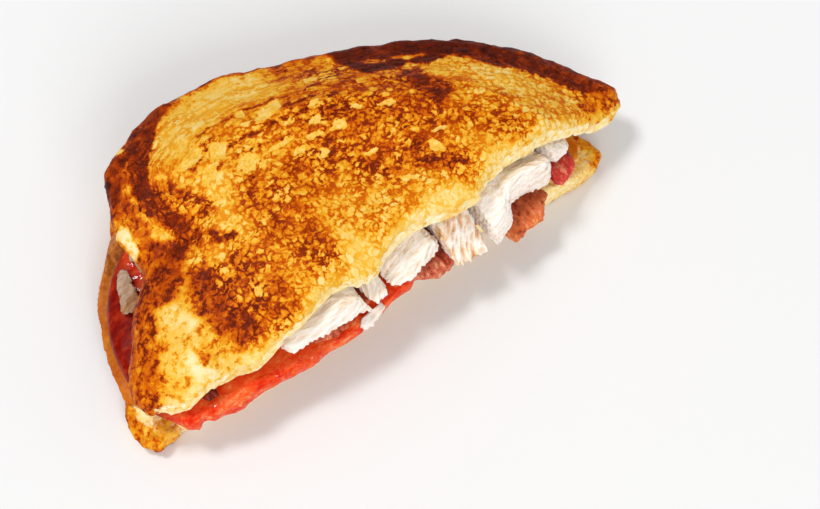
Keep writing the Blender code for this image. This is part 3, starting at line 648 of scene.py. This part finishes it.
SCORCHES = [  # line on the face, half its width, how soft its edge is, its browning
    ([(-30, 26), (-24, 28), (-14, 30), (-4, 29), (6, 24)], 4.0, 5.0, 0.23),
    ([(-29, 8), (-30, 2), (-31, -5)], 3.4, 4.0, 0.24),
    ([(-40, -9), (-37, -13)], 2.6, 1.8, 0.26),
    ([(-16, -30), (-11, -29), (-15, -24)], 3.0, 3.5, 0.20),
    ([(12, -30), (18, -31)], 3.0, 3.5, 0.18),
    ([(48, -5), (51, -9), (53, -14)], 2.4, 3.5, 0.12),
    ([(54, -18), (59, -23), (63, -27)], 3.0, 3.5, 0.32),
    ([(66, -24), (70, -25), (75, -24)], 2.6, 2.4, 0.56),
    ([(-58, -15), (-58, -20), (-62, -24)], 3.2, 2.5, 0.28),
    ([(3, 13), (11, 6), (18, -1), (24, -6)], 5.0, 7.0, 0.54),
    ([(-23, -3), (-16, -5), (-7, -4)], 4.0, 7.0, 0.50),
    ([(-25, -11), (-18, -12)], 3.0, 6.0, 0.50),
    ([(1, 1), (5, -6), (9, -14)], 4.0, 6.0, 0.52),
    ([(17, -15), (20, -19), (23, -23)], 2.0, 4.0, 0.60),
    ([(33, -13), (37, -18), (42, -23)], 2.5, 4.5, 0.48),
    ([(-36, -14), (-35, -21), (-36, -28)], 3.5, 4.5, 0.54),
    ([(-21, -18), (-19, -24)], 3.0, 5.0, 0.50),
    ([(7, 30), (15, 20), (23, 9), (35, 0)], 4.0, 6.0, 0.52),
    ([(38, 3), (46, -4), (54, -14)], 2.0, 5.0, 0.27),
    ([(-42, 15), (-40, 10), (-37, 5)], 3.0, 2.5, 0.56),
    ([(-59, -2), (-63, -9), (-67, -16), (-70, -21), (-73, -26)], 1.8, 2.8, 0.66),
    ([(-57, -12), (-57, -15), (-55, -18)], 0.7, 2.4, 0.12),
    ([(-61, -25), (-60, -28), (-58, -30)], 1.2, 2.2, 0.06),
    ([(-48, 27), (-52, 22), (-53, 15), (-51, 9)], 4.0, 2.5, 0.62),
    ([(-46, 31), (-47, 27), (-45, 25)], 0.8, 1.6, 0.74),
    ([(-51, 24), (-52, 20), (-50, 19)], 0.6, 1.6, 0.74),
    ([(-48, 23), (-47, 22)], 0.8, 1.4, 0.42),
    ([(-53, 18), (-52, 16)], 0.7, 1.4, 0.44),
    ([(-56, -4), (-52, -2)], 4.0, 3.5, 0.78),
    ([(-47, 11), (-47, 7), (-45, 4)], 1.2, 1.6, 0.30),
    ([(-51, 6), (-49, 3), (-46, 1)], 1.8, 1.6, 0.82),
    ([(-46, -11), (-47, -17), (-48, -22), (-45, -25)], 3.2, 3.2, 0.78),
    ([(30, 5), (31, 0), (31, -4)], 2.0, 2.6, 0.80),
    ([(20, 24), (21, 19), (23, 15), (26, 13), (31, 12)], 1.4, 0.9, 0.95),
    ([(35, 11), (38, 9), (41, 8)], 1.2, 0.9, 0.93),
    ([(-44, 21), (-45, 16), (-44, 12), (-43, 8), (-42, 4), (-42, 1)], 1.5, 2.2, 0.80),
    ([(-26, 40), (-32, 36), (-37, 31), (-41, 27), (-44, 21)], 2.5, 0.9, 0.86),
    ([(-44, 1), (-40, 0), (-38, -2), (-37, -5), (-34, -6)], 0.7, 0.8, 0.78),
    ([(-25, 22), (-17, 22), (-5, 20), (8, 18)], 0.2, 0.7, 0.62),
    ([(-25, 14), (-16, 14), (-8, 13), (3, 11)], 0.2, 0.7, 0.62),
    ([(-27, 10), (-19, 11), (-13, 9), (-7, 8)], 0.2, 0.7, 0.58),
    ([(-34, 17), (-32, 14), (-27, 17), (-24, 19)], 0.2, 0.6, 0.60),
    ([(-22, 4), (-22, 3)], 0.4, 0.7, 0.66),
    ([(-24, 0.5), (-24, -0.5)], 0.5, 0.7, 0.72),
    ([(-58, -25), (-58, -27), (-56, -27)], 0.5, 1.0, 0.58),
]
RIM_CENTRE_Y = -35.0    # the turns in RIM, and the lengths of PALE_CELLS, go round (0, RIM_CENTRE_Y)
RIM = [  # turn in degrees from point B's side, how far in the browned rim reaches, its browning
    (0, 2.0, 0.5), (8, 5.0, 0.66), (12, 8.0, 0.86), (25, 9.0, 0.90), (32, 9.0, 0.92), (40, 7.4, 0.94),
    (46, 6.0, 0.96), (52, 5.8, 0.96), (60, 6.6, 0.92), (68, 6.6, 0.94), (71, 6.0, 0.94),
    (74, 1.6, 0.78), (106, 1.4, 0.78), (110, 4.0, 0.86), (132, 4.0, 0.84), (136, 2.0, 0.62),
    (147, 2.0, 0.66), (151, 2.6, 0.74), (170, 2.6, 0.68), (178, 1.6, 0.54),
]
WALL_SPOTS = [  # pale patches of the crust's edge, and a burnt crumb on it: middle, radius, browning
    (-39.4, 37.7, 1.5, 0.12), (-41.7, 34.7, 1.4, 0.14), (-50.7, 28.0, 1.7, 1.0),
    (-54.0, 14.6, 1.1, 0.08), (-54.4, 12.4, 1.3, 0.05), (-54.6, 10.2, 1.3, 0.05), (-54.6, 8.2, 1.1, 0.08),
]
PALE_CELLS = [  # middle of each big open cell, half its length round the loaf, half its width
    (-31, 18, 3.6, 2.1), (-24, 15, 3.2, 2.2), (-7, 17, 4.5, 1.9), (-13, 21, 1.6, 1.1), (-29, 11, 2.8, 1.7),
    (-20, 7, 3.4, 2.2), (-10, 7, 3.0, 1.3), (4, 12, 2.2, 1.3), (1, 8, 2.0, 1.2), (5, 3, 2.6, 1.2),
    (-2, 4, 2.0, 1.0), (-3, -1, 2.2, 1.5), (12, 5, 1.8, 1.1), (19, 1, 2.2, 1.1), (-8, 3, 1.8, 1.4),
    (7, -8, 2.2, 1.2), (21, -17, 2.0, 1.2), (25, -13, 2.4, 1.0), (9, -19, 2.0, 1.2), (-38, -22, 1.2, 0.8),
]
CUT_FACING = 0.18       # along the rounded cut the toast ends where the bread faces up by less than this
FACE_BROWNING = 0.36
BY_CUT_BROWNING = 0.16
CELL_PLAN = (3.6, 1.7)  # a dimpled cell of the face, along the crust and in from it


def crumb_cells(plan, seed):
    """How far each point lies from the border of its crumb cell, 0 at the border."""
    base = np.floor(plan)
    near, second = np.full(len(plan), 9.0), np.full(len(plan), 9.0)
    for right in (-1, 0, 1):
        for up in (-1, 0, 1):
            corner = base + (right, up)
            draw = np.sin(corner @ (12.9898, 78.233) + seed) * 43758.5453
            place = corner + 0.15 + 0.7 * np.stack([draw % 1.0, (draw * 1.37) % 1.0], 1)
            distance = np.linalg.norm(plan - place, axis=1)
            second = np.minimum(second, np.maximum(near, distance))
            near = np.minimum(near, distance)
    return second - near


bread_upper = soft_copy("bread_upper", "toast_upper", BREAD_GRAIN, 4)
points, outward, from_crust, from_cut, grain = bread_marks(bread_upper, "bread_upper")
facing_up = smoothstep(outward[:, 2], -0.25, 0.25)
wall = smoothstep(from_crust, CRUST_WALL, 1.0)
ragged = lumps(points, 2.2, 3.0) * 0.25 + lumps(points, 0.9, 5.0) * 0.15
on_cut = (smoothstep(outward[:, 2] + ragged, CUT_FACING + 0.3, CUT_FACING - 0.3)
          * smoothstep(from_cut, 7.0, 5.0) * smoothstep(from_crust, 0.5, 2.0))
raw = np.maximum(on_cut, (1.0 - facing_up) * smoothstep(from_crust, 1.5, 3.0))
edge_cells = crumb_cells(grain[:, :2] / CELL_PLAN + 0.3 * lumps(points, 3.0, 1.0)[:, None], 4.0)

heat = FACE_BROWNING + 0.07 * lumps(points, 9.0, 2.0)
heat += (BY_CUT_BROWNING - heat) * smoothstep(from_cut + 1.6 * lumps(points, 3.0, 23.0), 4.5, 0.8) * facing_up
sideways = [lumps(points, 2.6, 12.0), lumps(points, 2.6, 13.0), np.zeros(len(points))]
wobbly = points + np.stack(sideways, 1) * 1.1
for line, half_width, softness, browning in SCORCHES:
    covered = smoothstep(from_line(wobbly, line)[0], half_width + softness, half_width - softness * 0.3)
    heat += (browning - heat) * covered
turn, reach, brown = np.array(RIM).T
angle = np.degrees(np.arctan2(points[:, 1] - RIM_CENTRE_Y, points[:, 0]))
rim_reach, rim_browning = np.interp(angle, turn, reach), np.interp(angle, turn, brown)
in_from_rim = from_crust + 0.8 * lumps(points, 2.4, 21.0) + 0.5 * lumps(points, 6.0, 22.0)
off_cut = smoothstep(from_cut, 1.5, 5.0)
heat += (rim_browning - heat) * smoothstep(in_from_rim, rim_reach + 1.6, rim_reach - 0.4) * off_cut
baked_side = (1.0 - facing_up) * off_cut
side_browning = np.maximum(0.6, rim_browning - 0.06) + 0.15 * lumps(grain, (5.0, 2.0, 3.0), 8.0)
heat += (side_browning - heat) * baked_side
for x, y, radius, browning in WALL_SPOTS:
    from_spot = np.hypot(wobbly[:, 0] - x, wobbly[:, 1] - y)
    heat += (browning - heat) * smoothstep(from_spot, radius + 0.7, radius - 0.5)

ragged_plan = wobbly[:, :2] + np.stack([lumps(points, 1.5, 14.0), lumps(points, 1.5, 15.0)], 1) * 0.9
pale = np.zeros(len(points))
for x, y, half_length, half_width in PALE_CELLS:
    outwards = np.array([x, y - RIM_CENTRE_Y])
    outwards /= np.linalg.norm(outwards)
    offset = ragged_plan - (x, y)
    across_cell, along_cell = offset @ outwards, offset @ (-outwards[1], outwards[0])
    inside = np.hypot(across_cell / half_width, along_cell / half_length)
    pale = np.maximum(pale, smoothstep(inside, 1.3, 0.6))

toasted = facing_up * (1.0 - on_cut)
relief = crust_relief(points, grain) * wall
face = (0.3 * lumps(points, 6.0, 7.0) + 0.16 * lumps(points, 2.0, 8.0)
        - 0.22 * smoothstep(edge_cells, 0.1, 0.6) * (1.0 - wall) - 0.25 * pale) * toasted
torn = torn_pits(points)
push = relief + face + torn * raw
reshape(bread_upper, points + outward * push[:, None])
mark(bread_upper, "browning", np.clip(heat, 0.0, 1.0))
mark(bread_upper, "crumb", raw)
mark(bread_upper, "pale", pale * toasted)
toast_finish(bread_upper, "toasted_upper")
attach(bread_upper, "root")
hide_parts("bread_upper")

--------------------

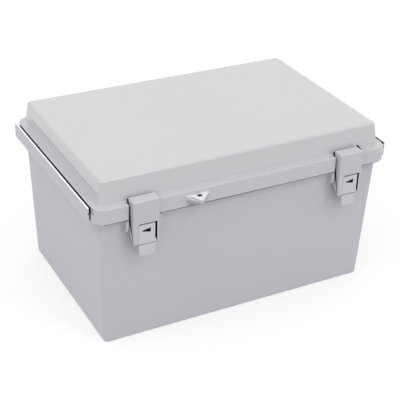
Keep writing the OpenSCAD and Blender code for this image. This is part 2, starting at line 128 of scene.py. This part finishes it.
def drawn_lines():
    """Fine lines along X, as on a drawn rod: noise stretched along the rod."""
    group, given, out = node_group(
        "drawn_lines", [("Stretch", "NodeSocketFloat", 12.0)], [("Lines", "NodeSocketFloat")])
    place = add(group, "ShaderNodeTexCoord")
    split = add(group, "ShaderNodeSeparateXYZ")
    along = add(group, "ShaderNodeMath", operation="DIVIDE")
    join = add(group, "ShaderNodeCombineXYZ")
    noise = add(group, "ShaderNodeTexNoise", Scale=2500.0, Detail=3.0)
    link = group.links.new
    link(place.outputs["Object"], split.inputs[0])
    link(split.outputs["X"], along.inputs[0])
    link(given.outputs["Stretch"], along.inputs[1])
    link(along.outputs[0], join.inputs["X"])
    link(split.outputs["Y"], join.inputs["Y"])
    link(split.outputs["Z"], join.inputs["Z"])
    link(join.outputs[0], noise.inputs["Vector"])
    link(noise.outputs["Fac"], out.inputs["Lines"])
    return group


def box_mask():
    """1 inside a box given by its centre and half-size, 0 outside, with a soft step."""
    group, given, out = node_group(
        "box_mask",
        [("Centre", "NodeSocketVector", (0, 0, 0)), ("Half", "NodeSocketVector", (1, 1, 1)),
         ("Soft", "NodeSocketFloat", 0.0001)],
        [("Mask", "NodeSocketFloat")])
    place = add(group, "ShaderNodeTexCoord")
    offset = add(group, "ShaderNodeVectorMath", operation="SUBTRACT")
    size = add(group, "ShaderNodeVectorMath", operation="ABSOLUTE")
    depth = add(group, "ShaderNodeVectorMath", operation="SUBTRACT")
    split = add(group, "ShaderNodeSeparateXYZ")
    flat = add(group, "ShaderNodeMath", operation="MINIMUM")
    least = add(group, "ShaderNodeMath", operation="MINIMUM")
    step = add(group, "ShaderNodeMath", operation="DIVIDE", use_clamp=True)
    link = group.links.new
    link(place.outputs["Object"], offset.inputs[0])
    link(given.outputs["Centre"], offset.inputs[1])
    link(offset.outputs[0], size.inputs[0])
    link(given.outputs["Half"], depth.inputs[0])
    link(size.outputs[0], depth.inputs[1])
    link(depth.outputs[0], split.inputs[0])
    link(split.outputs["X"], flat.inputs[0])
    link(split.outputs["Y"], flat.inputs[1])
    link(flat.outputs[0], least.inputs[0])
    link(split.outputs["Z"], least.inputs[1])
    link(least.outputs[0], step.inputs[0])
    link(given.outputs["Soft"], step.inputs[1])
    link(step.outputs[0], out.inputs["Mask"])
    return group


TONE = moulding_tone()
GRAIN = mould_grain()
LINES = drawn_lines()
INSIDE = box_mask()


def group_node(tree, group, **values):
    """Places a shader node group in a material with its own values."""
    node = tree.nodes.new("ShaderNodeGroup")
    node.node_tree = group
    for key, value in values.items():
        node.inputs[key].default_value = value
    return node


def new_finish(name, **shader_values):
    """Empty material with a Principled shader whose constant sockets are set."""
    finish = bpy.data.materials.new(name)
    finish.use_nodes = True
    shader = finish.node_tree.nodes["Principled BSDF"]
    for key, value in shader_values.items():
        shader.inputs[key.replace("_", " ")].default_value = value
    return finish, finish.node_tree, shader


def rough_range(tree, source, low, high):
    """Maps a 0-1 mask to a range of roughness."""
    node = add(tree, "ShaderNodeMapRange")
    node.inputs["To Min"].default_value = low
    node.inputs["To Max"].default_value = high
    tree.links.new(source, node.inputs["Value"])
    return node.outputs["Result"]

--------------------

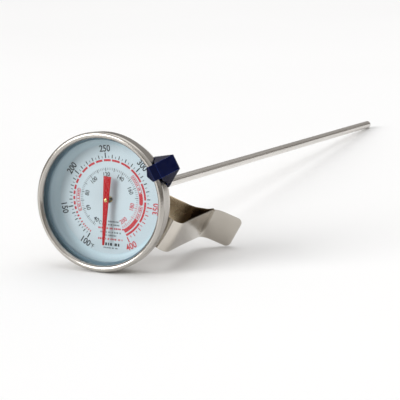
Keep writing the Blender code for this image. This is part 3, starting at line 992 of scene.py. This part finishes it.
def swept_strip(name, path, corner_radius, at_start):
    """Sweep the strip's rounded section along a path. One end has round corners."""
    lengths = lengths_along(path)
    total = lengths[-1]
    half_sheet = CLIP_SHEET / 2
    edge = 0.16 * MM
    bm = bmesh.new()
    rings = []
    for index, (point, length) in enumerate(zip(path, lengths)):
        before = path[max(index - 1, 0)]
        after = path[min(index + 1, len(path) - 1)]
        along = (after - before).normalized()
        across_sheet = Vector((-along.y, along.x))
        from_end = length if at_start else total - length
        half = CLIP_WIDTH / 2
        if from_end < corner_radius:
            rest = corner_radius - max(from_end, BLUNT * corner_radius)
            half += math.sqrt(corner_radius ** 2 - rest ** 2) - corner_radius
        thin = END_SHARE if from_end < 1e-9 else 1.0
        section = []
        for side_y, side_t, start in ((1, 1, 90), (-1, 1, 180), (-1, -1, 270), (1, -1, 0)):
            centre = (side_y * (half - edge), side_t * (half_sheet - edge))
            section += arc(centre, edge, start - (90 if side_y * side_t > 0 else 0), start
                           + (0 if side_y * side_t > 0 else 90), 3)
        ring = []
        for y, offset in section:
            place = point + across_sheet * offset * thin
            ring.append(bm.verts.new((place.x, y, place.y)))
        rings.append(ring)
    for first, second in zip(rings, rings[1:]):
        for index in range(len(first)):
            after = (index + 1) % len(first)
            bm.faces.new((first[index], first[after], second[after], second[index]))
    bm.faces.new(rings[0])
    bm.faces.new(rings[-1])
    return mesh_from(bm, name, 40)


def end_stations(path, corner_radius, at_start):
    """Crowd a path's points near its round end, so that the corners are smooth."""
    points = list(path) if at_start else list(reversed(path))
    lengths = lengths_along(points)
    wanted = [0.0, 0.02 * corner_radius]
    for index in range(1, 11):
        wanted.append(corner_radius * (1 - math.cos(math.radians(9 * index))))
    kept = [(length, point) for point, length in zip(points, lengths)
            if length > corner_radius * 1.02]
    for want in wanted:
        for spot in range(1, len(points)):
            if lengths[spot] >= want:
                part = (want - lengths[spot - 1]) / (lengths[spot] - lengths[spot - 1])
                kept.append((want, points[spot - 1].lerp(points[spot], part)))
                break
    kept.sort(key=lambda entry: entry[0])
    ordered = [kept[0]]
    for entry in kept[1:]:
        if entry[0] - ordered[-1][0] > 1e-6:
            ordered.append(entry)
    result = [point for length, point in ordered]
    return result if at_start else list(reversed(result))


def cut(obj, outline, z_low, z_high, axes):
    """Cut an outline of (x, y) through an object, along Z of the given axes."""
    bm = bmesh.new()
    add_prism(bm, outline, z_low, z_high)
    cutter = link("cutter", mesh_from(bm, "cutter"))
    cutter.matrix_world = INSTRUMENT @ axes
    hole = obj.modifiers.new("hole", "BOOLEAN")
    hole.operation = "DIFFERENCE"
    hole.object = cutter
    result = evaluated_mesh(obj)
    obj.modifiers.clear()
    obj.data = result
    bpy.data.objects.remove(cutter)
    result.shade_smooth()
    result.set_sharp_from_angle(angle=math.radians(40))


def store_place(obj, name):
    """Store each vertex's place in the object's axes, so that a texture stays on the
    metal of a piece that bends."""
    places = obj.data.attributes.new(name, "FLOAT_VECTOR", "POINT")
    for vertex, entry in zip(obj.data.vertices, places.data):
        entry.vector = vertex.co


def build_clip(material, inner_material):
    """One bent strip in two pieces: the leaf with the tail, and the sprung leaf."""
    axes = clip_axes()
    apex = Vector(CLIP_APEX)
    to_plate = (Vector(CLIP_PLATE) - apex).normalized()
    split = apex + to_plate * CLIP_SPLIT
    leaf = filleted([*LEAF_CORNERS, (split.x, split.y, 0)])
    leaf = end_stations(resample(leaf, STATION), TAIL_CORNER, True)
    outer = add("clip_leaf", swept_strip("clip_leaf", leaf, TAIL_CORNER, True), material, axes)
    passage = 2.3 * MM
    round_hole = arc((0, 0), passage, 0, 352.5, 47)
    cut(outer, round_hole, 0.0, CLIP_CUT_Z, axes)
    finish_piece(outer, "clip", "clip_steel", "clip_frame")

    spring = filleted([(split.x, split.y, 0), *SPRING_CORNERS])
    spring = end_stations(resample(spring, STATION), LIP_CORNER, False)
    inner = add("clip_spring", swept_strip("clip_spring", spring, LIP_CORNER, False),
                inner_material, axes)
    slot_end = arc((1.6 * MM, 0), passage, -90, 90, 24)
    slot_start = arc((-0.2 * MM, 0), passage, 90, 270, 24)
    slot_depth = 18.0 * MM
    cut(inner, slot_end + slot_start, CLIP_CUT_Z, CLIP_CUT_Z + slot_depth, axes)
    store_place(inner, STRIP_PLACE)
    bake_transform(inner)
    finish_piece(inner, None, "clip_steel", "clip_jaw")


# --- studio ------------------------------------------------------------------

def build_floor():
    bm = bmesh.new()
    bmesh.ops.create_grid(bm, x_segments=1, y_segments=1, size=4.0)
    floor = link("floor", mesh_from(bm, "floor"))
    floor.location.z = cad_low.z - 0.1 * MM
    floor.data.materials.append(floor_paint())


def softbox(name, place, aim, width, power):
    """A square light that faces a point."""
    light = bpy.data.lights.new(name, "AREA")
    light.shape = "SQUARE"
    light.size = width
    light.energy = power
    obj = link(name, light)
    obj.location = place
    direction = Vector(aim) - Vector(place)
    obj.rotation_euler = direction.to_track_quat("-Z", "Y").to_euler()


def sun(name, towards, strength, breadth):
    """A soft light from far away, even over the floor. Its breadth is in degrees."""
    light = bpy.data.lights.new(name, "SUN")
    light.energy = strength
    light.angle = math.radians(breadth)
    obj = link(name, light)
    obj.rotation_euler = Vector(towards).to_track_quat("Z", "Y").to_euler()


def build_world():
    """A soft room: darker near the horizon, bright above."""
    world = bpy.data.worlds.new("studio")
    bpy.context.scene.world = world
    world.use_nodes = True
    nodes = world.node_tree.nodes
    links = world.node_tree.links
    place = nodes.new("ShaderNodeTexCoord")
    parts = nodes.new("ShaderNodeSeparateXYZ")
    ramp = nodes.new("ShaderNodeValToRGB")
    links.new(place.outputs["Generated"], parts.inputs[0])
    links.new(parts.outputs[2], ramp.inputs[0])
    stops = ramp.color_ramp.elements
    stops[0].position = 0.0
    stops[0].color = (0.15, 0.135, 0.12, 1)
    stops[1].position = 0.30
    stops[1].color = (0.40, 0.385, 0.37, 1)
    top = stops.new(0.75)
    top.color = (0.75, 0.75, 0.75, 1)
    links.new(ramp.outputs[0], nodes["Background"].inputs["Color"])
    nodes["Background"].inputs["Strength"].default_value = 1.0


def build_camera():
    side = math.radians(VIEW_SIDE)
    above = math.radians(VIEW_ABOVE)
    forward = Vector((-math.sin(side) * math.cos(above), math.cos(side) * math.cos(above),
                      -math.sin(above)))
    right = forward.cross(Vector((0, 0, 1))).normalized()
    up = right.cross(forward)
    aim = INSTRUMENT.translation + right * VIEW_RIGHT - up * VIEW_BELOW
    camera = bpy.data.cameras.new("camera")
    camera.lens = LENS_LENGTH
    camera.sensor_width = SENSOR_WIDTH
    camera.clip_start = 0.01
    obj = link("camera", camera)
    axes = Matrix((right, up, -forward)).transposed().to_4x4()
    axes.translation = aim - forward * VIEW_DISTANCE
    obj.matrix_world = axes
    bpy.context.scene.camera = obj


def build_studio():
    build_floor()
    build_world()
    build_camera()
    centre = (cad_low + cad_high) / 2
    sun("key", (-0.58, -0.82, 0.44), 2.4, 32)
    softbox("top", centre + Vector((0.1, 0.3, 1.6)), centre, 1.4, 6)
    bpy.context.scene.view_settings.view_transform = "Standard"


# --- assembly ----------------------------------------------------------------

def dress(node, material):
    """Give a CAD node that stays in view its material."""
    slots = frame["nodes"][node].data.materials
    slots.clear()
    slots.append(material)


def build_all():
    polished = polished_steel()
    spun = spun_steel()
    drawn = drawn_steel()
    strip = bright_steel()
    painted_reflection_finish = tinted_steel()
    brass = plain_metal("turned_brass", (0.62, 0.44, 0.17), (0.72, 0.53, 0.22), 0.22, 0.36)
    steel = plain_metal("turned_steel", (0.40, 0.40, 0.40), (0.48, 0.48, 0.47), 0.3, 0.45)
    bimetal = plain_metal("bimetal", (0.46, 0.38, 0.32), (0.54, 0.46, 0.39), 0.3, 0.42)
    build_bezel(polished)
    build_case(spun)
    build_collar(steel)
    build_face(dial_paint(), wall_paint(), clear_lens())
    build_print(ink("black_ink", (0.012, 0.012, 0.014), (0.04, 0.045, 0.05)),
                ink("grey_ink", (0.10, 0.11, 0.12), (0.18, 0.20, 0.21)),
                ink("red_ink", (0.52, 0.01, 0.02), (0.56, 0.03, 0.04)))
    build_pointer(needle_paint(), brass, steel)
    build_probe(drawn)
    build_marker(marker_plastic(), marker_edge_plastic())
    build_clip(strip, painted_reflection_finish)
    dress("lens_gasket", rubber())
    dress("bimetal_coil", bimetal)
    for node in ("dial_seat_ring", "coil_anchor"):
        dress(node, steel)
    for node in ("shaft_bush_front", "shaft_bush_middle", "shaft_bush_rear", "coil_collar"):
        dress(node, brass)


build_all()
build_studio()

--------------------

### CHALLENGE
Take every line that includes the string "Blender" and copy it.

### OUTPUT BELOW
Keep writing the Blender code for this image. This is part 3, starting at line 648 of scene.py. This part finishes it.
Keep writing the OpenSCAD and Blender code for this image. This is part 2, starting at line 128 of scene.py. This part finishes it.
Keep writing the Blender code for this image. This is part 3, starting at line 992 of scene.py. This part finishes it.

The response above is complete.